Si comparamos haciendo abstracción de los a prioris ideológicos el expediente y la figura de Manuel Valls con la de los otros candidatos a la alcaldía de Barcelona, que de momento son Colau y Maragall, está claro, no hay color: es la sensatez frente a dos frikis. Lo cual no quiere decir ni mucho menos que vaya a ganar. Pues lo propio de España es la contumacia en el error.
Lamento mucho, en el caso de Colau, a quien he defendido en público y en privado, que por su propia levedad haya defraudado las esperanzas que algunos barceloneses depositaron en ella porque su acceso a la alcaldía le cerraba el paso a Trías, el candidato del partido del 3 por ciento y del rancio nacionalismo catalanista. En efecto, los barceloneses sentían que no podían permitirse el capricho tonto de dejar la ciudad en manos de esa gente. Fue un alivio el relevo de Trías por Colau y el subsiguiente descabezamiento de los relevos convergentes naturales (Forn y Vives). Pero durante todo este tiempo los calculados bandazos de la alcaldesa en el terreno de lo simbólico han revelado con demasiada claridad su naturaleza de líder aventurero, frívolo y de una insoportable liviandad oportunista, y en cuanto a la gestión práctica también se ha hecho evidente --en parte por la inquina que parece tenerle tanto la prensa de derechas convencional como la separatista, que no le pasan una-- su incompetencia y la de su equipo.
En cuanto a Ernest Maragall, candidato elegido a dedo por el jefe de su partido, no dan ganas de votarle sino de aparcarlo en algún asilo.
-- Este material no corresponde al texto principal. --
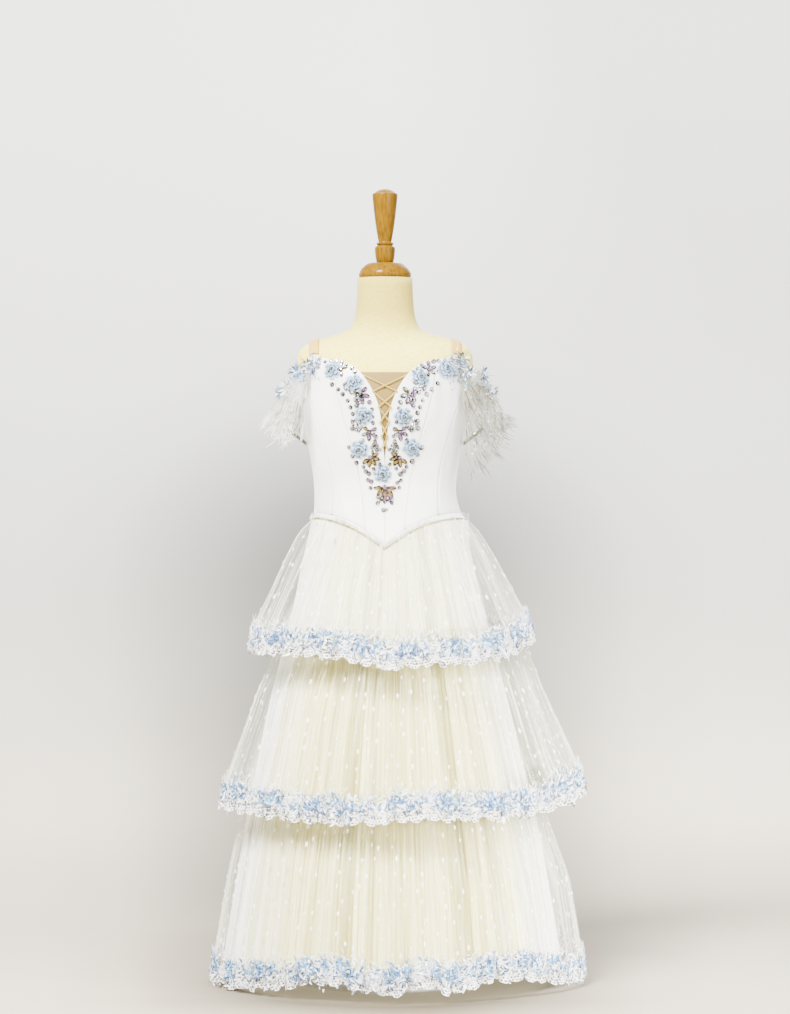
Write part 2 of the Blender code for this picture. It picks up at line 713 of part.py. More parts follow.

No porque sea o parezca viejo en términos cronológicos, sino porque representa y encarna todo eso tan viejo y tan rancio que nos ha traído hasta esta decadencia: ese señoritismo maleducado de cascarrabias provecto, vástago infatuado de las “cien familias que mandan en Cataluña” que se cree que porque su hermano fue alguien él también lo es.
Que semejantes saldos, y sus cuatrocientos portavoces, acusen a Valls de “fracasado” tiene guasa. Que le acusen de ignorar los problemas de Barcelona, problemas que con tanta diligencia ellos han creado, también es curioso. Frente a ellos y otros frikies que quizá comparezcan en las próximas semanas, Valls da en campaña una impresión de persona física y mentalmente higiénica, con ideas amplias y claramente perfiladas, que comprende la complejidad de la articulación de lo local con lo europeo, y que atesora una experiencia de gestión enorme.
Y, sobre todo, una impresión de seriedad, o sea: que no compadrea en ese coleguismo tan característico de la vida política y periodística española, donde todos son amigos y aunque se digan mil barbaridades no pasa nada, nadie lo toma en cuenta, las palabras se las lleva el viento. No, a Valls el pensamiento racional le compromete, y aunque hable tanto y con tanta gente no va por ahí repartiendo palmadas ni sonrisitas al primer chistoso que le salga al paso. Esto ya es un cambio sensacional.
Pero tiene un hándicap, una limitación: la naturaleza intempestiva de su irrupción en la arena política nacional se multiplica por el momento en que vivimos. En otro momento menos convulso quizá esa misma extrañeza sería un factor que contaría a su favor; pero ahora, y después de varios años sometidos a excentricidades y sacudidas imprevistas, a muchos ciudadanos que están hartos de los vaivenes y rarezas de la política catalana la irrupción de Valls les suena a otra extravagancia más, la enésima: un francés rebotado, “lo que faltaba para el duro”, y no la solución sensata a las frikadas habituales .
Tendrá que combatir contra esa percepción. No le bastará para ganar con el miedo y la inferioridad de sus adversarios.